Do you really mean “without empirical grounding”, or “without experiential 
grounding”.

The “empirical grounding” seems to me still too much “quanti”. 



> 
> What makes the "sweat" abstraction so special? Well, it's that we know about 
> sweet receptors in the tongue and we know it's one of the four(five?) basic 
> flavors because of that. I'm afraid you smuggle this knowledge into the pure 
> qualia world. Without it, there is no preferable hierarchical relation and 
> emergence becomes nonsensical again. There's just a field of qualia.

OK.


> 
>> 
>> I don't understand your second part of the question regarding our "cognitive 
>> processes". Are you referring to our specific form of human consciousness ? 
>> I don't think this is only restricted to our human consciousness, for the 
>> reason that it happens to all qualia that we have.

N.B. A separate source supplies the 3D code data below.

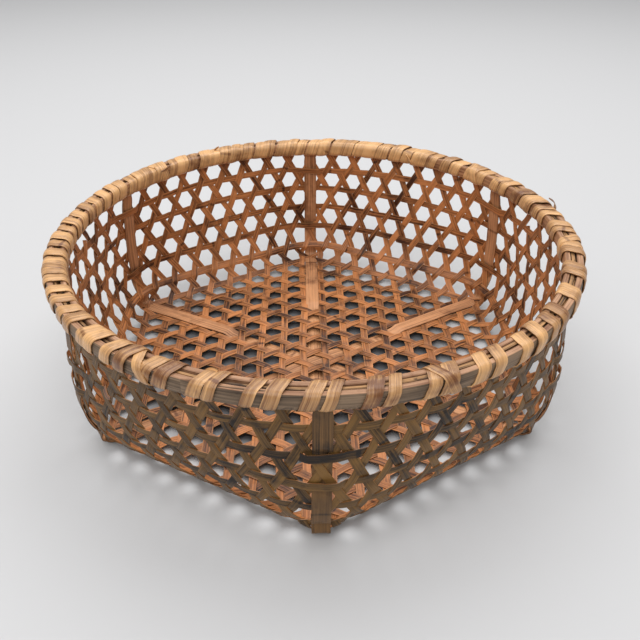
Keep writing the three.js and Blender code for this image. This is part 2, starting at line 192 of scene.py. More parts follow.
def rowsAt(height):
    # how many rows of crossings lie below a height
    low, high = basket["rowsEase"]
    onWall = 0.5 + (height - basket["firstWeft"]) / rowPitch
    lowRows, highRows = low / pitch, 0.5 + (high - basket["firstWeft"]) / rowPitch
    between = lowRows + (highRows - lowRows) * (height - low) / (high - low)
    return np.where(height < low, height / pitch, np.where(height > high, onWall, between))


def overUnder(toUnder, toOver):
    # how far a strip stands inwards, by its distance from the strip under it and from the one over it
    free = np.maximum(toUnder + toOver - basket["stripWidth"], basket["leastFree"])
    share = np.clip((toOver - toUnder) / free, -1, 1)
    return basket["overUnder"] * share * (1.5 - 0.5 * share * share)


def fromLine(count):
    return np.abs(count - 0.5 - np.round(count - 0.5)) * pitch


def wallLift(family, around, height):
    rows = rowsAt(height)
    toRight = fromLine(around - rows / 2)
    toLeft = fromLine(around + rows / 2)
    nearestWeft = np.clip(np.round(rows - 0.5), -holes, basket["wefts"] - 1) + 0.5
    toWeft = np.abs(rows - nearestWeft) * pitch
    if family == "right":
        return overUnder(toLeft, toWeft)
    if family == "left":
        return overUnder(toWeft, toRight)
    return overUnder(toRight, toLeft)


families = {"a": math.radians(90), "b": math.radians(30), "c": math.radians(150)}
goesOver = {"a": "b", "b": "c", "c": "a"}
goesUnder = {"a": "c", "b": "a", "c": "b"}


def baseLift(family, x, y):
    def toFamily(name):
        across = families[name] - math.pi / 2
        return fromLine((x * math.cos(across) + y * math.sin(across)) / pitch)

    return overUnder(toFamily(goesOver[family]), toFamily(goesUnder[family]))


def addGrid(name, points):
    # a grid primitive with its points laid where they belong: station by station, and edge to edge
    stations, edges = points.shape[:2]
    bpy.ops.object.select_all(action="DESELECT")
    bpy.ops.mesh.primitive_grid_add(x_subdivisions=edges - 1, y_subdivisions=stations - 1, size=1)
    piece = bpy.context.object
    piece.name = name
    piece.data.name = name
    piece.data.vertices.foreach_set("co", points.reshape(-1).astype(np.float32))
    piece.data.update()
    return piece


def writeAttribute(piece, name, values):
    kind, field = ("FLOAT_VECTOR", "vector") if values.ndim == 2 else ("FLOAT", "value")
    attribute = piece.data.attributes.new(name, kind, "POINT")
    attribute.data.foreach_set(field, values.reshape(-1).astype(np.float32))


def stripGrain(alongAt, acrossAt, seed):
    # place along the strip, place across it, and one number that parts it from the other strips
    along, across = np.broadcast_arrays(alongAt[:, None], acrossAt)
    return np.stack([along, across, np.full(along.shape, seed * 0.37)], -1).reshape(-1, 3)


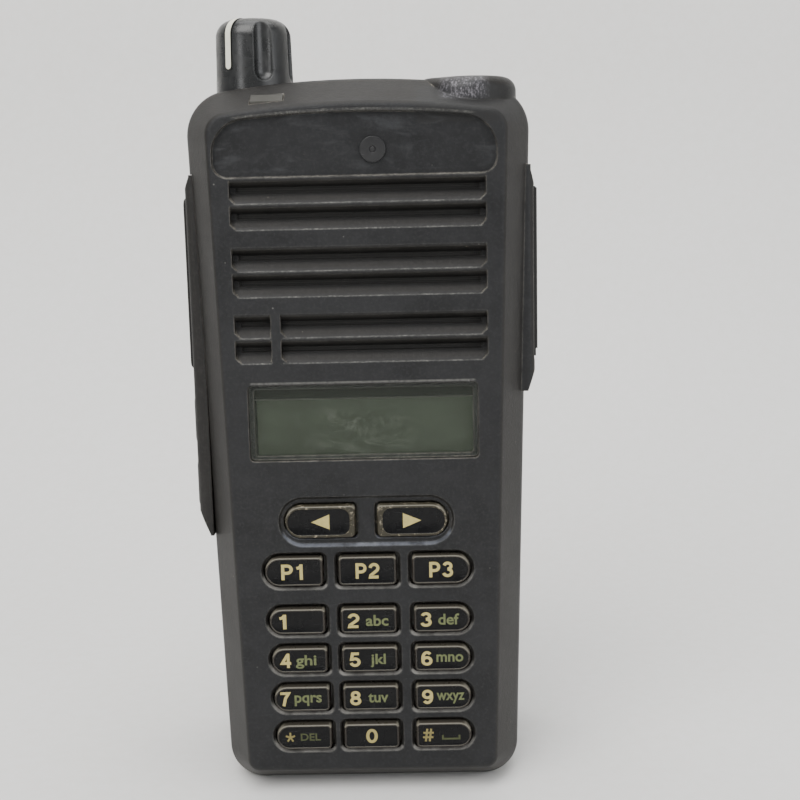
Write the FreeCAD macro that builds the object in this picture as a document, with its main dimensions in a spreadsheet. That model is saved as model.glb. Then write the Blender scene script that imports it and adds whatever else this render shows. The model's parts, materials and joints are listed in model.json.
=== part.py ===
"""Handheld two way radio with a keypad, as a parametric FreeCAD document.

Frame: +Z up, the front face looks along -Y, +X is to the right seen from the front.
The origin is at the bottom centre of the whole object. All lengths are millimetres.
"""

import FreeCAD
import Part

import math
import os
from types import SimpleNamespace

import Sketcher

# Driving dimensions: alias, value, what it is. "deep" lengths run back from the front face.
DIMENSIONS = [
    ("body_height", 130.1, "foot to the middle of the crown"),
    ("foot_half", 27.3, "half width at the foot"),
    ("crown_half", 30.4, "half width at the shoulders"),
    ("shoulder_height", 122.0, "height where the shoulders begin"),
    ("corner_height", 127.6, "height of the shoulder corners before rounding"),
    ("foot_radius", 6.5, "rounding of the bottom corners"),
    ("shoulder_radius", 8.0, "rounding of the shoulders"),
    ("crown_radius", 170.0, "arc of the crown"),
    ("body_depth", 24.0, "front shell, front face to battery"),
    ("head_depth", 34.0, "front shell above the battery"),
    ("head_bottom", 112.0, "underside of the head"),
    ("bevel_across", 4.6, "front bevel, seen from the front"),
    ("bevel_deep", 7.5, "front bevel, front to back"),
    ("battery_depth", 16.0, "battery pack, front to back"),
    ("clip_depth", 7.0, "belt clip behind the battery"),
    ("side_reach", 31.8, "half width over the talk button and the accessory cover"),
    ("wall", 2.0, "front wall of the shell"),
    ("shell", 1.8, "walls of the battery case"),
    ("gap", 0.25, "clearance round a moving or dropped-in part"),
    ("hair", 0.1, "clearance between parts that are fixed together"),
    ("cavity_floor", 7.2, "solid foot below the inside of the shell"),
    ("board_thick", 1.0, "circuit boards"),
    ("key_proud", 0.9, "keys stand this far out of the front face"),
    ("key_travel", 0.8, "keys press in by this much"),
    ("key_gap", 0.4, "clearance round the key caps"),
    ("key_flange", 0.8, "retaining flange round a key"),
    ("key_corner", 0.9, "small corner rounding of the keys"),
    ("key_column", 13.3, "spacing of the key columns"),
    ("number_wide", 10.2, "number keys, width"),
    ("number_tall", 4.8, "number keys, height"),
    ("number_pitch", 7.4, "spacing of the number rows"),
    ("number_low", 11.3, "height of the lowest number row"),
    ("number_start", 0.3, "left key of the upper number row, in from its column"),
    ("number_lean", 0.18, "further each left key stands in from the one above it"),
    ("menu_wide", 10.5, "programmable keys, width"),
    ("menu_tall", 5.4, "programmable keys, height"),
    ("menu_height", 42.85, "height of the programmable row"),
    ("arrow_wide", 12.6, "arrow keys, width"),
    ("arrow_tall", 5.9, "arrow keys, height"),
    ("arrow_height", 52.05, "height of the arrow row"),
    ("arrow_column", 8.25, "arrow keys, from the middle"),
    ("window_half", 20.4, "display window, half width"),
    ("window_low", 63.2, "display window, lower edge"),
    ("window_high", 76.8, "display window, upper edge"),
    ("louvre_half", 22.2, "speaker louvres, half width"),
    ("louvre_top", 112.5, "upper edge of the first louvre"),
    ("louvre_lip", 3.87, "lower lip of a louvre, below its top"),
    ("louvre_step", 4.5, "second louvre of a pair below the first"),
    ("louvre_pair", 11.7, "spacing of the louvre pairs"),
    ("louvre_deep", 1.5, "depth of a louvre at its upper edge"),
    ("speaker_height", 98.0, "speaker axis"),
    ("speaker_radius", 17.0, "speaker frame"),
    ("board_deep", 6.9, "front of the keypad board"),
    ("main_deep", 13.2, "front of the main board"),
    ("plate_deep", 21.6, "front of the chassis plate"),
    ("knob_radius", 7.0, "volume knob"),
    ("knob_tall", 13.6, "volume knob"),
    ("knob_base", 127.7, "underside of the volume knob"),
    ("knob_across", 18.7, "volume knob, left of the middle"),
    ("knob_deep", 15.0, "volume knob axis, back from the front face"),
    ("shaft_radius", 3.0, "volume shaft"),
    ("boss_radius", 8.3, "antenna boss"),
    ("boss_top", 129.9, "top of the antenna boss"),
    ("boss_across", 20.0, "antenna axis, right of the middle"),
    ("boss_deep", 10.5, "antenna axis, back from the front face"),
    ("thread_radius", 3.1, "antenna socket bore"),
    ("side_front", 6.5, "side controls and accessory port, front edge"),
    ("side_back", 20.5, "side controls and accessory port, back edge"),
    ("talk_travel", 1.0, "talk button and side keys press in by this much"),
    ("clip_axis", 99.0, "height of the belt clip pin"),
    ("clip_half", 8.5, "half width of the belt clip"),
    ("pin_radius", 1.2, "belt clip pin"),
]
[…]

All qualia domains are 
>> structured in an emergent way.
> 
> I was referring to your observation that things lose meaning by repetition, 
> like staring at yourself in the mirror for a long time. I to find this 
> interesting, but I can imagine prosaic explanations. For example, that our 
> brain requires a certain amount of variety in its inputs, otherwise it tends 
> to a simpler state were apprehension of meaning is no longer possible. In 
> other words, I am proposing a plumber-style explanation, and asking you 
> why/if you think it can be discarded?
> 
>> 
>> 2) The main ideas in my book are the emergent structure of consciousness and 
>> the self-reference which gives birth to the emergent structure. The ideas 
>> about self-reference that I have are rooted in phenomenology. First I 
>> observe that consciousness is structured in an emergent way, and then I 
>> conclude that the reason it is like this is because there is an entity 
>> called "self-reference" that looks-back-at-itself and in this process 
>> includes the previously existing self and brings a new transcendent self 
>> into existence, like in the case of colors emerging on top of 
>> black-and-white.
> 
> I have the problem above with the first part of what you say, but I like the 
> second part.

Using the theory of machine self-reference (which is really the base of the 
whole of theoretical computer science or recursion theory), we have a try pique 
of “self”:

G (third person self-reference which are rationally justifiable modulo the bet 
on the substitution level)
It is close for Necessitation, and admit the Löb’s axiom (as a theorem)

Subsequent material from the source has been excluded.